A WORD ABOUT ACCORDION BOOKS
I was really pleased with the mini 'Accordion-Plus' book I made at 38 inches long (shown below). When I visited the Walker Art Gallery for the 'Art Books of Henri Matisse' on 30th March there was a small exhibition of Art Books made by various artists. One of them was this book 'EVERY BUILDING ON THE SUNSET STRIP', made in 1966, which opens out to 25 feet in length. Every building on both sides of the street was photographed and the photos joined together to make one image of Sunset Strip.
Ruscha is an artist I have never been aware of before, part of the Andy Warhol era. It's well worth looking details of his other art books, and his other varied work, in Wikipedia.
MINI 'ACCORDION-PLUS' BOOK
I'm really pleased with my latest book. It is just three and a half inches square, made from three strips cut from an A3 piece of card. The pack of A3 card didn't specify a gsm weight, but it feels about the same thickness as 220 gsm smooth cartridge paper. Basically it's an accordion book, but I added a little twist to it, as you can see in one of the photographs below.
Here is the front of the book, which has a fold-over section continuing from the back cover that reaches halfway across the front, and a silk ribbon tie.
and the back -
and this is the front with the cover flap partly open. And yes, I do feel I went over the top with the butterflies, but I got carried away with enthusiasm.
I joined the sections using strips of blue paper cut with a deckled edge cutter, and added some extra strips of the same paper here and there for decoration. The cover was painted with pink, purple and Prussian blue acrylics using a small sponge to dab the paint almost at random.
In the next photo you can see the concertina from above, showing the way the pieces were joined, with an extra 'page' sticking out by itself on each side, just to add variety to the accordion. The book is standing on a stained painting board, the only thing I could find big enough to put the book on.
Finding places to stretch the book out against a plain background for a photograph was not easy, given that it is 38 inches long. (Our dining table is glass!) Here it is on top of one of the night storage heaters.
I was particularly pleased with the simple repeat pattern on the right hand side, which took a lot of patience.
The four sections pattern was another particular favourite. And the last one was inspired by Kandinski, because I'd been reading one of my Kandinski books.
A very enjoyable experience to make and to draw in. I keep arguing with myself about whether I will be able to bear giving it away when I have completed the other side!

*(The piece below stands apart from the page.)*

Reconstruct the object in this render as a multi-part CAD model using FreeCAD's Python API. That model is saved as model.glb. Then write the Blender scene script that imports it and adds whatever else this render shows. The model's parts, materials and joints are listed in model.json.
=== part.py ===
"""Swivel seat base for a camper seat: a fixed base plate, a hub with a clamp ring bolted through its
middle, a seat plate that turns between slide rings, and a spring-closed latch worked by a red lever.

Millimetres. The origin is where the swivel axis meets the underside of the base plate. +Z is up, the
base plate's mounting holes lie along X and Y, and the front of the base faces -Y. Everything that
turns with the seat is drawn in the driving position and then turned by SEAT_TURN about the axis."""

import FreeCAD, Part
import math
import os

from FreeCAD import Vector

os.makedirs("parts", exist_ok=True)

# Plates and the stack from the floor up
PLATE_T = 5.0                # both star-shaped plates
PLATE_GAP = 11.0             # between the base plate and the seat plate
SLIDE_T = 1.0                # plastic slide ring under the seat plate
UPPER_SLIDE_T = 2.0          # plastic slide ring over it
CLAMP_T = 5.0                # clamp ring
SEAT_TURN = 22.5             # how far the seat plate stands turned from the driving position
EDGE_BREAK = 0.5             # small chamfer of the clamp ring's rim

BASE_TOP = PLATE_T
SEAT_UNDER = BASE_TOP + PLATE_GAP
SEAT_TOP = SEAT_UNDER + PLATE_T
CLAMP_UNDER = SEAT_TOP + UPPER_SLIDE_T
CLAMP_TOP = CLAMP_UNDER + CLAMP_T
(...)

MAKING A 'LAZY-GIRL'S BOOK'
When we were children my sister and I were always making little books with any scraps of paper we could find, and then drawing little comic strip stories on the pages. These usually included back views of well-endowed ladies - wearing very high heels simply because we liked drawing the shoes. The pleasure of bringing a book into existence has never gone away, but nowadays I am more experimental.

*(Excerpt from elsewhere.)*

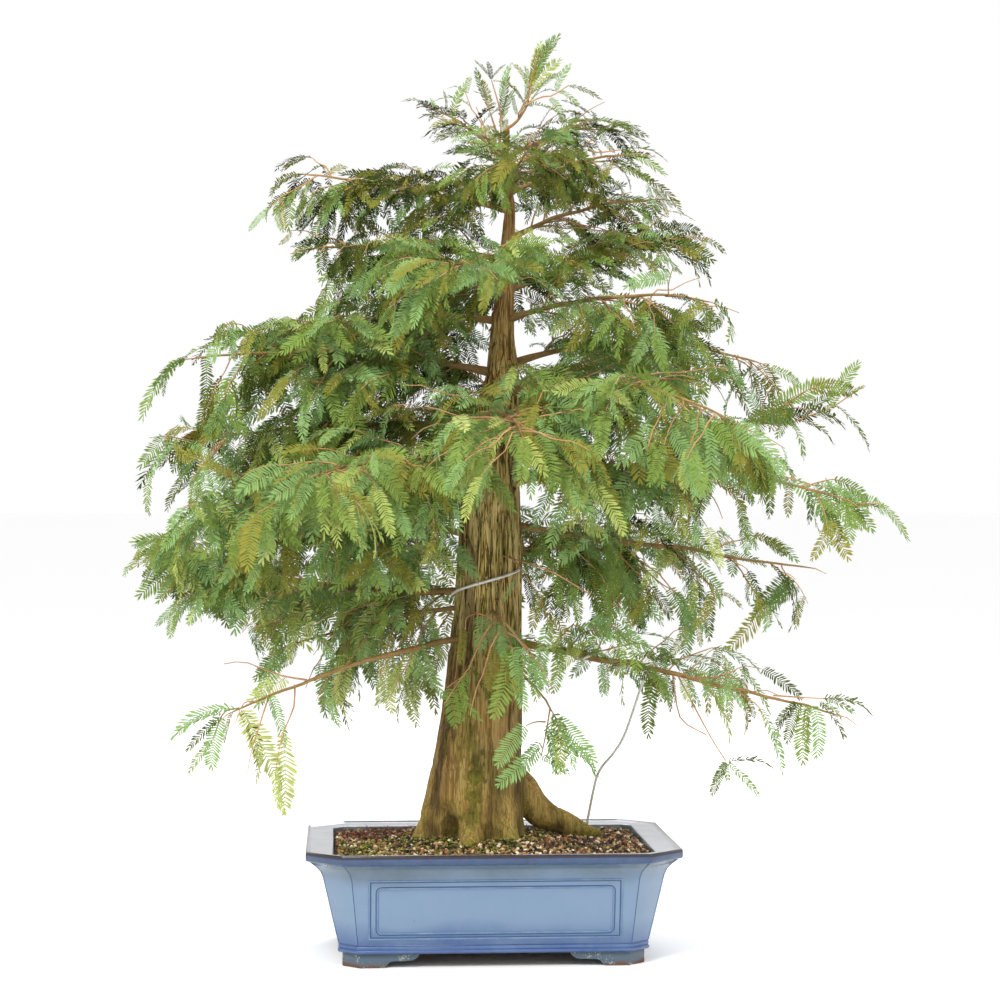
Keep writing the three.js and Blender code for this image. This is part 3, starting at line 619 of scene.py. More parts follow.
def lofted(name: str, rings: Sequence[Sequence[Vector]]) -> bpy.types.Object:
    """A closed solid, extruded ring by ring in edit mode.

    Args:
        name: The object's name.
        rings: Rings of as many points each, in millimetres, counter-clockwise from above.

    Returns:
        The object.
    """
    made = flat_face(name, rings[0])
    edit_all()
    for low, high in zip(rings, rings[1:]):
        bpy.ops.mesh.extrude_region_move()
        edit = bmesh.from_edit_mesh(made.data)
        for vertex in [v for v in edit.verts if v.select]:
            near = min(range(len(low)), key=lambda k: (low[k] * MM - vertex.co).length_squared)
            vertex.co = high[near] * MM
        bmesh.update_edit_mesh(made.data)
    close_solid()
    return made


def tube(
    name: str, points: Sequence[Vector], radii: Sequence[float], sides: int = 8, closed: bool = False
) -> bpy.types.Object:
    """A tube along points, its ends closed, made from a bevelled curve.

    Args:
        name: The object's name.
        points: Places along the tube in millimetres.
        radii: The radius at each place in millimetres.
        sides: Faces round the tube.
        closed: Whether the tube runs in a ring.

    Returns:
        The tube as a mesh object.
    """
    deselect()
    curve = bpy.data.curves.new(name, "CURVE")
    curve.dimensions = "3D"
    curve.bevel_depth = MM
    curve.bevel_resolution = max(0, sides // 2 - 2)
    curve.use_fill_caps = not closed
    spline = curve.splines.new("POLY")
    spline.points.add(len(points) - 1)
    for item, point, radius in zip(spline.points, points, radii):
        item.co = (*(point * MM), 1.0)
        item.radius = radius
    spline.use_cyclic_u = closed
    made = bpy.data.objects.new(name, curve)
    bpy.context.collection.objects.link(made)
    activate(made)
    bpy.ops.object.convert(target="MESH")
    bpy.ops.object.shade_smooth()
    return bpy.context.object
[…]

I had an idea for a 'lazy-girl's' journal book that was very quickly made. I started with an old A5, 16-page advertising booklet promoting watercolour pencils. It's rather like a household paint catalogue from the DIY stores, but not so many pages.
Cutting it to size left me with a nice shape almost 6" square. I collected together a pile of scraps and images that I'd been saving for collage and set to work 'Speed Collaging' - just picking up pieces almost at random, tearing them to size and sticking them on - using PVA glue (Note: important point - see the last couple of paragraphs). So that I could collage more than one double page at a time, I laid cling film between the pages before turning to the next double page. I've never collaged so quickly in my life before, but it was remarkably free and enjoyable. Here's an example of one collaged double page, but they vary tremendously.
The next job was to paint each page with gesso, but I took this at a slower pace. In fact I've only gesso-ed four pages so far.
Covering the book was a pleasure, using blue hand-made paper for the outside cover, and red hand-made paper for the inside covers and I added gold paint to the inside covers.
I love drawing birds, and I decided that each page of this book would feature a bird on it somewhere, so I came up with the original title of 'Bird Book' and added gold leaf and a golden bird to the cover.
I've started the last page, but come to stop with it at the moment, and left it until a decision jumps into my mind about what to do.
I painted this cocky fellow strutting his stuff on stiff cartridge paper and cut him out. I stuck him on using acrylic matt medium (whereas I would normally use PVA glue for this particular job), which I spread over an area larger than the cockerel .... and had a bit of a disaster. I covered the page with cling film, closed the book and put it under a couple of heavy books because he didn't seem to want to lie down on the page. When I came to him next morning the cling film had stuck all around the bird. When I tried to remove it, it started to remove the background, so I gave up, but left the damage, as you can see. Serves me right! Anyway, I painted over the cling film with a transparent Raw Sienna acrylic, and it did the job, though it darkened the background.
I'm sure I can see the shape of a fantasy bird on the red of the back inside cover .... so I'll see what comes of that.
He still hasn't told me what he wants painted around him yet, so I've put him to one side. And that's my 'lazy girl's book'.